久石「いや、コンビではないですよ。毎回、宮崎監督は、『どこかにいい作曲家はいないか?』と探していると思いますよ。そのたびにたまたま、『やっぱり久石がいいや』と思って使ってもらっているだけだと思います。
 だから1回でもつまらない仕事をしちゃえば、それで終わりですね」

 この厳しさ、プロ対プロのクールな関係は、北野監督との場合でも同じだという。

久石「僕ら、すごくハッキリしているのは、仕事の場でしか会わないんです。普段飲みに行くようなことも一切しません。映画のたびに、『今度はこいう映画ですが、どうですか?』『では一緒に』というスタンスです。
 だからもう、本数を重ねるにつれてすごく苦しくなってきます。ほんと、苦しいですよ。だって同じ手は使えませんから。だから同じように一生勉強していかないと。だって『この前やったのとまた同じじゃない』と言われたら終わっちゃいますから。そう考えると、本当に、すごく厳しい現場なんです、音楽の現場というのはね」】

〜〜〜〜〜〜〜

 宮崎駿監督、北野武監督作品の音楽といえば、久石譲さん。
 日本を代表する作曲家のひとりであり、映画音楽の第一人者(坂本龍一さんもいらっしゃいますが、最近はあまり仕事をされていないようですので)として知られています。
 宮崎アニメの音楽を聴いたことがないという日本人は、たぶん少数派のはず。
 先日アカデミー賞の外国語映画賞を受賞した、『おくりびと』の音楽も久石さんだったんですよね。

 これは、久石譲さんがちょうど10年前、『もののけ姫』の音楽と宮崎駿監督との関係について語られたものなのですが、あの『もののけ姫』のテーマ曲が、「20分か30分ぐらい」で作られたものだということに僕はすっかり驚いてしまいました。
 『もののけ姫』の音楽には、久石さんにとってもすごく情熱を持って臨まれていて、「1分半の曲に2週間もかけたこともあった」そうです。
 これを読んだときには、「ミュージシャンの曲作りって、そのくらいかかってもおかしくないんじゃないか?」と思ったのですが、映画の場面にあわせてかなり多くの曲を作らなければならない映画音楽では、かなり手早く仕事をこなさなければならないようです。「音楽ができていないから、公開を遅らせる」というわけにはいかないだろうし。
 それにしてもあの印象に残る名曲が、「20分〜30分」というのは、あまりにも早い。
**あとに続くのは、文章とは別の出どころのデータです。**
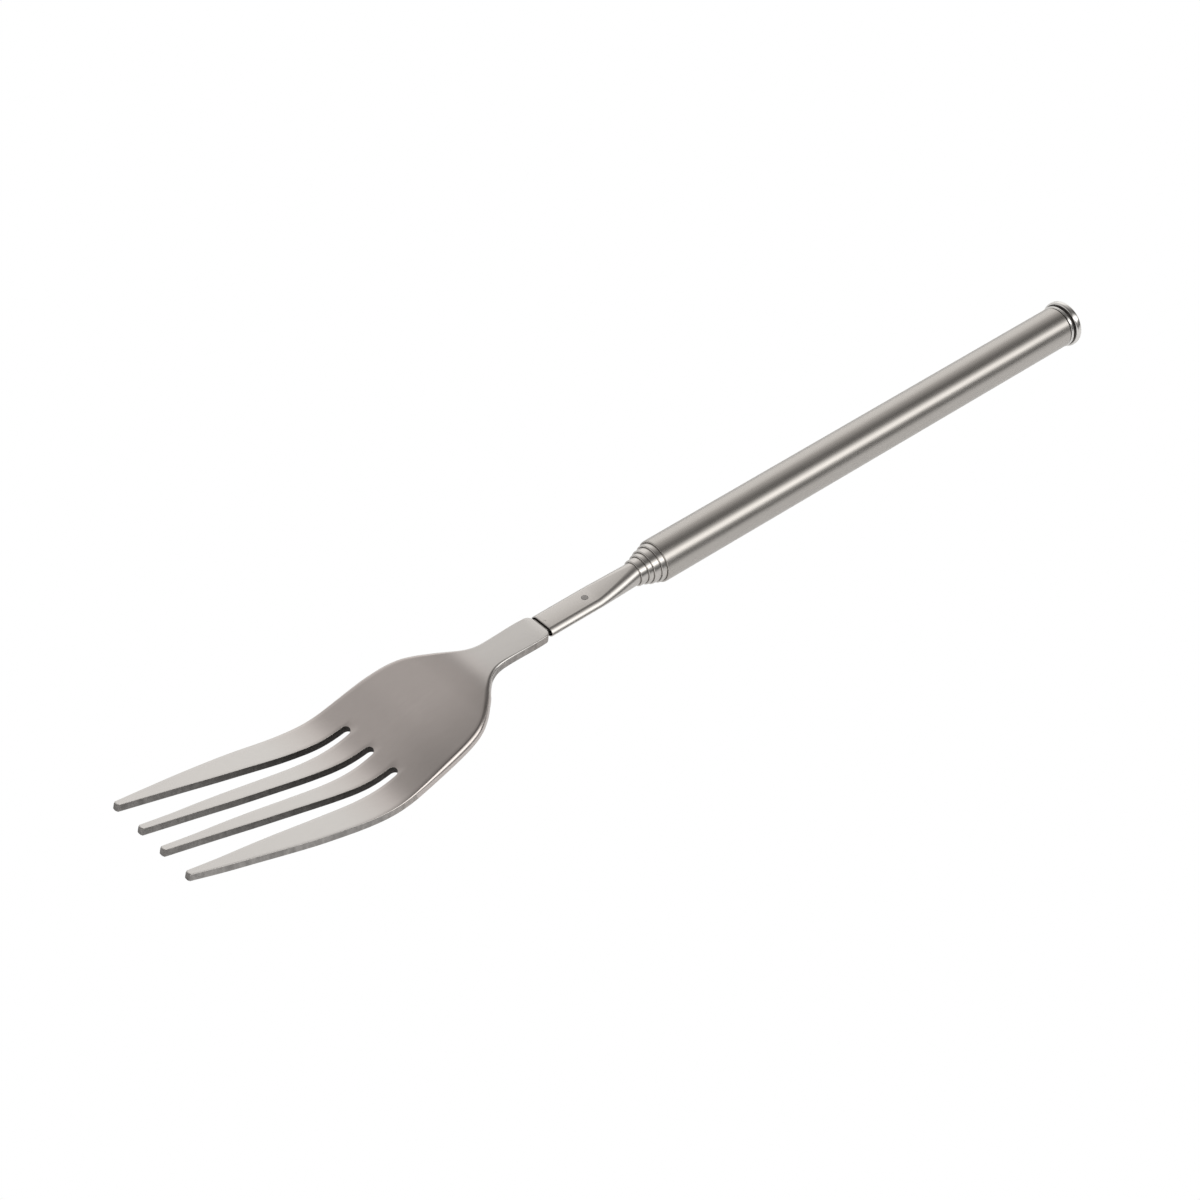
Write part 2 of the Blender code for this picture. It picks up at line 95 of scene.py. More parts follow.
STEM_ROUND_END = 5.2
STEM_FLAT_START = 15.0
STEM_TAPER_POWER = 1.2
STEM_SIDE_ROUND = 0.9
STEM_SIDE_BEVEL = 0.4
STEM_TIP = 26.7
STEM_RIM = 0.07                # rounding of the stem's front end
STEM_FLAT_HALF_HEIGHT = 1.05
DIMPLE_X = 26.15
DIMPLE_RADIUS = 0.24
DIMPLE_DEPTH = 0.07
PIN_X = 16.7
PIN_RADIUS = 0.6
PIN_DOME = 0.05
PIN_PLAY = 0.05
BUSH_PLAY = 0.03               # to the tube around it
BUSH_SEAT = 0.02               # to the tube it is pressed on


def node_x(node):
    """A CAD node's lowest and highest x, in millimetres."""
    low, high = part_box(node)
    return low[0] / MM, high[0] / MM


LIP_X = node_x("handle_tube")[0]


def smooth_curve(points, x):
    """Cubic through the points, with the slope of the chord between the neighbours."""
    xs = [p[0] for p in points]
    ys = [p[1] for p in points]
    last = len(points) - 1
    k = 0
    while k < last - 1 and x > xs[k + 1]:
        k += 1

    def slope(i):
        low = max(i - 1, 0)
        high = min(i + 1, last)
        return (ys[high] - ys[low]) / (xs[high] - xs[low])

    span = xs[k + 1] - xs[k]
    t = min(max((x - xs[k]) / span, 0.0), 1.0)
    blend = t * t * (3.0 - 2.0 * t)
    start = span * slope(k) * t * (1.0 - t) ** 2
    end = span * slope(k + 1) * t * t * (1.0 - t)
    return ys[k] * (1.0 - blend) + ys[k + 1] * blend + start - end


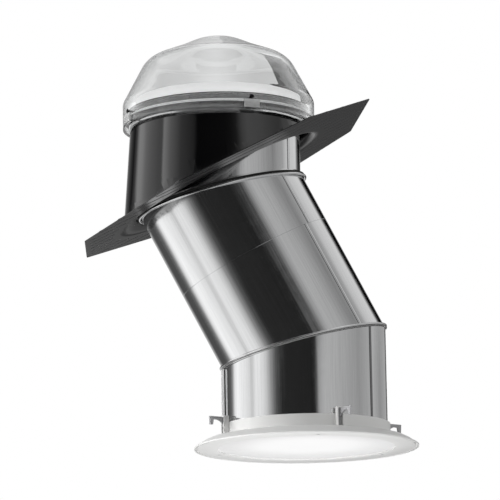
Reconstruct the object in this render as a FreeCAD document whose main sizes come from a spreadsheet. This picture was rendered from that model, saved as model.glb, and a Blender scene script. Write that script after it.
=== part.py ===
"""Rigid tubular skylight: clear dome, pitched roof flashing, mirror tube with two bends, ceiling ring.

The frame is the ceiling ring's. Its room face lies on Z = 0 around the lower tube's axis, +Z runs up
the tube, and the tube bends towards -X, where the roof slope falls. Lengths are in millimetres.
"""
import FreeCAD, Part
import math
import os
import re

SIZES = {
    # Light tube: rolled aluminium, joined at two mitres that turn by the bend angle
    "tube_radius": 175,
    "tube_sheet": 0.8,
    "bend_angle": 27.5,
    "lower_joint_height": 213,
    "slant_length": 385,
    "mid_seam_distance": 225,
    "mid_seam_overlap": 24,
    "seam_width": 7,
    "seam_rise": 1.1,
    "bottom_seam_angle": -44,
    "low_slant_seam_angle": -52.5,
    "high_slant_seam_angle": -48.5,
    "top_seam_angle": -38,
    "upper_bead_drop": 12,
    "upper_bead_radius": 3,
    "upper_seal_radius": 2.2,
    "lower_bead_rise": 6,
    "lower_bead_radius": 2.2,
    "lower_seal_radius": 1.3,
    "lap_angle": -176.2,
    "lap_rise": 8,
    "lap_wall": 1.6,
    "rivet_count": 4,
    "rivet_radius": 2.2,
    "rivet_rise": 1.1,
    # Roof flashing: one pressed steel sheet, plate and upstand
    "roof_pitch": 26.5,
    "roof_height": 576,
    "flashing_sheet": 1.5,
    "plate_low": 325,
    "plate_low_skew": 11,
    "plate_high": 346,
    "plate_low_half": 118,
    "plate_high_half": 160,
    "plate_side_half": 305,
    "plate_side_low": 126,
    "plate_side_high": 180,
    "plate_corner": 14,
    "upstand_gap": 14.5,
    "upstand_flare": 0.0735,
    "upstand_fillet": 16,
    "rib_pitch": 38,
    "rib_width": 11,
    "rib_rise": 2.6,
    "rib_edge_gap": 9,
    # Dome, its base ring and the tube hanger
    "upstand_rise": 158,
    "dome_overhang": 18.1,
    "dome_wall": 3,
    "skirt_drop": 33,
    "skirt_rise": 52,
    "shoulder_part": 0.753,
    "shoulder_step": 96.5,
    "cap_foot_part": 0.42,
    "cap_foot_step": 27.5,
    "cap_part": 0.165,
    "cap_step": 24.5,
    "skirt_rounding": 24,
    "shoulder_rounding": 58,
    "cap_foot_rounding": 60,
    "cap_rounding": 124,
    "base_ring_wall": 2.4,
    "base_ring_band": 13,
    "hanger_rise": 25,
    "hanger_wall": 3,
    "fixing_count": 4,
    "fixing_angle": -75.7,
    "fixing_drop": 9,
    "dome_screw_radius": 2.4,
    "clip_width": 35,
    "clip_rise": 18,
    "clip_wall": 2.6,
    # Ceiling ring, moulded with its collar and clamp guides
    "collar_gap": 3,
    "collar_wall": 2.5,
    "collar_top": 49,
    "collar_foot": 8,
    "ledge_width": 10,
    "ledge_wall": 2.5,
    "flange_width": 60.5,
    "flange_rise": 21.5,
    "flange_wall": 2.5,
    "rim_rise": 2.6,
    "guide_width": 16,
    "guide_depth": 11.5,
    "guide_top": 62.5,
    "guide_cap": 2.2,
    "channel_radius": 4.8,
    "clamp_count": 4,
    "clamp_angle": -74.5,
    "clamp_swing": 14,
    "clamp_travel": 18,
    "clamp_boss_radius": 4.4,
    "clamp_top": 60,
    "clamp_rise": 18,
    "clamp_reach": 40,
    "clamp_arm_width": 4.6,
    "clamp_arm_rise": 6.5,
    "clamp_barb": 7.5,
    "clamp_screw_radius": 1.9,
    # Glazing at the ceiling
    "trim_lap": 9.5,
    "trim_inset": 4.5,
    "trim_rise": 3,
    "diffuser_lap": 7,
    "diffuser_wall": 2.4,
    "diffuser_dish": 5,
    "pane_gap": 0.8,
    "pane_wall": 2.5,
    "trim_screw_count": 3,
    "trim_screw_inset": 36,
    "trim_screw_angle": -90,
    "trim_screw_radius": 1.9,
    "trim_head_radius": 4.2,
    "trim_head_rise": 1.7,
    # Clearances between pieces
    "fit_gap": 0.3,
    "screw_gap": 0.4,
}

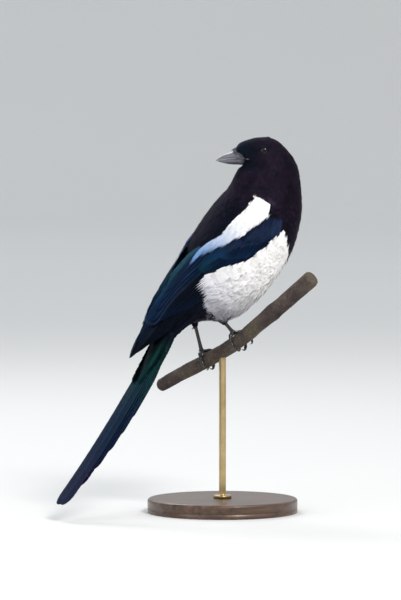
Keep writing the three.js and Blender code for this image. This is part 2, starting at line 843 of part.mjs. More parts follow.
let head = join([above(whole, CUT_HEAD), ...nasalBristles(), ...[-1, 1].map(lidRing)]);
for (const side of [-1, 1]) head = head.subtract(eyeBall(side, GAP)).subtract(gapeGroove(side));
head = head.subtract(billSolid(UPPER_BILL, GAP)).subtract(billSolid(LOWER_BILL, GAP));
add("head", plain(head), BLACK_PLUMAGE);
add("bill_upper", billSolid(UPPER_BILL, 0), BILL_HORN);
add("bill_lower", billSolid(LOWER_BILL, 0), BILL_HORN);
add("eye_right", eyeBall(-1, 0), EYE_GLASS);
add("eye_left", eyeBall(1, 0), EYE_GLASS);
add("neck", plain(above(below(whole, CUT_HEAD), CUT_NECK)), BLACK_PLUMAGE);
add("torso", plain(below(whole, CUT_NECK)), WHITE_PLUMAGE);
add("tail", plain(tailSolid().subtract(grown)), TAIL_PLUMAGE);

for (const [name, side] of Object.entries(SIDES)) {
  add("wing_" + name, plain(wingSolid(side).subtract(grown)), BLUE_PLUMAGE);
  add("thigh_" + name, largest(sockSolid(name).subtract(grown)), BLACK_PLUMAGE);
  add("leg_" + name, plain(legSolid(name).subtract(grown)), LEG_SCALE);
  for (const toe of TOES) add("claw_" + name + "_" + toe.name, clawSolid(name, toe), CLAW_HORN);
}
add("perch_branch", plain(perchSolid().subtract(rodSolid(GAP))), BARK_BROWN);
add("stand_rod", rodSolid(0), STAND_METAL);
add("stand_base", baseSolid().subtract(rodSolid(GAP)), STAND_WOOD);

export default bird;
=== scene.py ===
# A Eurasian magpie that looks back over its left shoulder, on a cut branch held by a display
# stand. Skin, feathers, bill, eyes, legs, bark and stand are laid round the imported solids.
# Shapes are worked out in millimetres in the frame of the solids and stored in metres.

import math

import bpy
import numpy as np
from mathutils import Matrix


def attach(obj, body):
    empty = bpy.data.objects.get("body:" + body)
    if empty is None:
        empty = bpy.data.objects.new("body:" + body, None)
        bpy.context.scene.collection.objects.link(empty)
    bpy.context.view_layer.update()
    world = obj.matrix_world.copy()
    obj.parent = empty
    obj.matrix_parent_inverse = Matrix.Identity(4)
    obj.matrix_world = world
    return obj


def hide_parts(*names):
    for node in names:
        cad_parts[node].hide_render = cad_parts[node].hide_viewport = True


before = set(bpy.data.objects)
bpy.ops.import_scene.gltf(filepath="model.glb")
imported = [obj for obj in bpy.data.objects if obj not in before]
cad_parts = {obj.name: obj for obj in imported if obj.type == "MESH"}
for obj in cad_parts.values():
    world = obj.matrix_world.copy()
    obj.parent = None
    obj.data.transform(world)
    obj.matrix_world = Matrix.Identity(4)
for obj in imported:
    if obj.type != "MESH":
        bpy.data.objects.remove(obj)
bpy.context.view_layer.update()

MM = 0.001
draw = np.random.default_rng(11)


def figures(*rows):
    """Rows of figures as an array."""
    return np.array(rows, float)


# The body's middle line from the tail root to the crown: x, z, then the reach to the back, to the
# belly and to each side.
TRUNK = figures(
    (-62.6, 181.6, 9, 8, 12), (-50.4, 196, 18, 12, 20), (-35, 210.8, 28, 25, 30.5),
    (-17.8, 224.4, 37, 41.5, 39), (-0.1, 240.2, 45.5, 46, 43), (16.9, 260.2, 48.5, 48.5, 44),
    (32, 281.4, 47.5, 48.3, 42), (42.5, 300.5, 43.4, 44.6, 37), (48.5, 318, 37.6, 39.9, 33),
    (53.3, 338, 32.5, 32, 28), (54, 352, 25, 25, 22), (53.8, 365, 15, 15, 14), (52, 373, 4, 4, 4)
)
# The outer surface of the folded wings, from the shoulder to the tips, in the same columns.
FOLDED = figures(
    (42.5, 300.5, 43.4, 47.6, 37.5), (32, 281.4, 47.5, 48.3, 42), (16.9, 260.2, 48.5, 48.5, 44),
    (-0.1, 240.2, 46, 46, 43), (-18.1, 224.6, 41.4, 41.4, 38.5), (-36, 211.5, 34.5, 34, 31.5),
    (-53.8, 198.3, 27, 26, 25), (-69, 183.3, 20.5, 20, 20.5), (-84.5, 168.6, 14, 13, 16.5),
    (-98.6, 153, 8.5, 7, 12)
)
# How far down from the back, in degrees, a folded wing starts and ends at each row of FOLDED.
WING_REACH = figures((62, 92), (50, 100), (42, 92), (30, 82), (16, 74), (10, 68), (6, 64), (6, 60))
# The head along its own forward line: place on it, top, bottom and reach to each side.
HEAD = figures(
    (-27, 355, 350, 3), (-22, 361.5, 342, 11.5), (-13, 369.8, 336, 17), (-2, 374, 334, 18.6),
    (9, 374, 337, 17.4), (17, 372, 343.5, 13.8), (21.5, 370.4, 350.5, 11), (26, 368, 353.4, 8.6),
    (30.5, 362.8, 355.2, 6)
)
HEAD_TURN = math.radians(152)
HEAD_MIDDLE = np.array([49.4, 2.35, 0])
FORWARD = np.array([math.cos(HEAD_TURN), math.sin(HEAD_TURN), 0])
HEAD_LEFT = np.array([-math.sin(HEAD_TURN), math.cos(HEAD_TURN), 0])
UP = np.array([0.0, 0.0, 1.0])

# Halves of the bill: place, ridge, mouth line and reach to each side.
UPPER_BILL = figures(
    (17, 364, 352, 7), (27, 362, 353.2, 6.6), (34, 359.2, 353, 5), (41, 356.9, 352.3, 3.4),
    (46, 353.8, 351, 1.9), (49.2, 350.6, 349.9, 0.5)
)
LOWER_BILL = figures(
    (13, 347.5, 351, 6.6), (20, 346.7, 352.6, 6.4), (27, 346.5, 353.2, 5.8), (35, 346.9, 352.8, 4.4),
    (42, 348.3, 351.9, 2.6), (47, 349.7, 350.7, 0.8)
)
MOUTH_GAP = 0.3
EYE = dict(h=1, z=360.6, out=12.9, radius=5.6)
LID_REACH = 4.1  # from the eye's middle to the first feathers

# Tail: a curve from the body's end, and its feathers from the middle pair outwards, each with the
# length that shows, its middle and its half width.
TAIL_START = np.array([-63, 0, 181])
TAIL_PITCH = (60, 50.5)  # degrees below level at its root and at its tip
TAIL_LENGTH = 203
TAIL_SUNK = 6  # first millimetres of its feathers, inside the body
TAIL_FEATHERS = [
    (203, 4.6, 10.4), (180, 6.6, 10.6), (158, 9.6, 9.4), (137, 11.2, 9.6), (117, 12, 9.6), (96, 12.6, 9.4)
]

# Perch, grips and legs. BARK is the branch's radius under the feet, and each row of PERCH is its
# middle line's x, y and z and its radius.
BARK = 7.4
PERCH = figures(
    (-28, 80.5, 122.5, 6.7), (-17.5, 50, 137.5, 7.2), (-6.9, 20, 151, BARK), (7, -20, 171.5, BARK),
    (17, -51, 193, 7.9), (28.5, -81, 215, 8.1), (40, -110, 237.5, 8.5)
)
SIDES = {"right": -1, "left": 1}
GRIP = {"right": PERCH[3, :3], "left": PERCH[2, :3]}
ANKLE = {"right": np.array([-27.2, -16, 213]), "left": np.array([-26.9, 16, 203])}
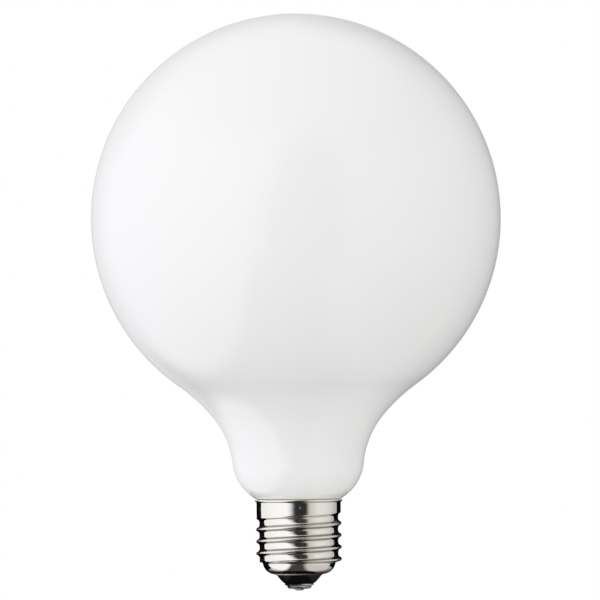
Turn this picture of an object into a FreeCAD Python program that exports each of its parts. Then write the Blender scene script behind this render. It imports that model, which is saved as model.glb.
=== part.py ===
import FreeCAD, Part
import math
import os
import Sketcher

# Globe bulb on a screw cap: an opal glass globe whose neck is cemented into a rolled metal screw shell,
# with a black glass insulator and a soldered centre contact under it.
# Millimetres and degrees. +Z runs up the bulb's axis, and the origin is the tip of the centre contact.
# Heights are stacked from the tip up, so that a longer piece lifts what stands on it.

SIZES = {
    # The drop of solder at the tip, and the centre contact that it lies on
    "solder_height": 1.6,
    "solder_round": 4.6,
    "solder_flat_radius": 1.6,
    "solder_margin": 0.6,
    "contact_sheet": 0.5,
    "contact_edge_round": 0.2,
    "contact_margin": 0.1,
    "stem_radius": 1.5,
    "stem_wall": 0.6,
    "stem_gap": 0.05,
    "stem_recess": 0.8,
    # The black glass insulator
    "insulator_tip_radius": 4.5,
    "insulator_nose_length": 2.9,
    "insulator_rim_length": 0.3,
    "insulator_gap": 0.1,
    "insulator_inner_gap": 0.05,
    # The screw shell: sheet metal with a turned-in base, a rolled thread, a plain collar and a flared lip
    "sheet": 0.35,
    "base_flange": 0.1,
    "base_round": 3.9,
    "base_depth": 3.5,
    "base_step": 0.9,
    "base_shoulder_length": 0.6,
    "thread_length": 12.1,
    "thread_depth": 1.05,
    "crest_radius": 13.05,
    "crest_round": 0.65,
    "crest_break": 0.6,
    "pitch": 3.629,
    "thread_top_rise": 0.1,
    "runout_turns": 0.42,
    "runout_overlap": 0.08,
    "runout_inset": 0.02,
    "runout_clearance": 0.14,
    "collar_step": 0.2,
    "collar_slope_length": 1.0,
    "collar_length": 4.95,
    "collar_bore_length": 2.1,
    "lip_flare": 0.55,
    "lip_length": 0.7,
    # The glass: a neck in the cap, then heel, throat, flare and ball, each arc tangent to the next.
    # A lean is the wall's angle from upright where the arc begins
    "neck_clearance": 1.25,
    "neck_depth": 8.85,
    "neck_foot_round": 1.5,
    "heel_depth": 0.96,
    "heel_round": 13.8,
    "mouth_gap": 0.35,
    "throat_round": 27.0,
    "throat_lean": 5.7,
    "flare_round": 53.7,
    "flare_lean": 40.4,
    "globe_radius": 62.5,
    # The cement ring between the neck and the shell
    "cement_foot_rise": 1.6,
    "cement_top_depth": 0.6,
    "bond_gap": 0.05,
}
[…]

この久石さんのお話からすると、久石さん自身も最初はそんなに思い入れがなく、サッと出来てしまった曲が、結果的にメインテーマとして使われることになった、というのが真相のようですね。

 宮崎駿監督から久石さんへの「リクエスト」が、ふだんは「10個のキーワード」で構成されていて、それを見ただけで久石さんがあんな「映画に合った曲」を作ってしまうというのにも驚かされます。
 『もののけ姫』は、キーワードが暗い言葉ばかりになってマズイと思った、というのには、ちょっと笑ってしまいましたけど。
 たしかに、あの映画の世界を10個のキーワードであらわしていったら、ホラー映画の音楽になってしまいそう。

 この番組から10年経って、久石さんが宮崎駿、北野武監督と一緒に飲みに行くような関係になったかどうか僕にはわかりませんが、この時点でもあれだけの実績を残していて、「宮崎駿監督作品の音楽といえば久石譲」と世間では認められていたはずです。
 それでも、久石さんは、これだけの危機感を持って仕事をされていたのですね。
 まあ、これは逆に「オレ以上の作曲家はそうそういないはず」という自信のあらわれのような気もしますが。
 「前と同じようなものは出せない」と言いながらも、久石さんの仕事量は減っておらず、他の監督の作品にも精力的に曲を提供されています。
 ここまで久石さんの存在が大きくなってしまうと、正直、「久石譲がいなくなったら、日本の映画音楽はどうなるのだろう?」という不安もちょっとあります。すぎやまこういち先生と『ドラゴンクエスト』のようなものかもしれませんね。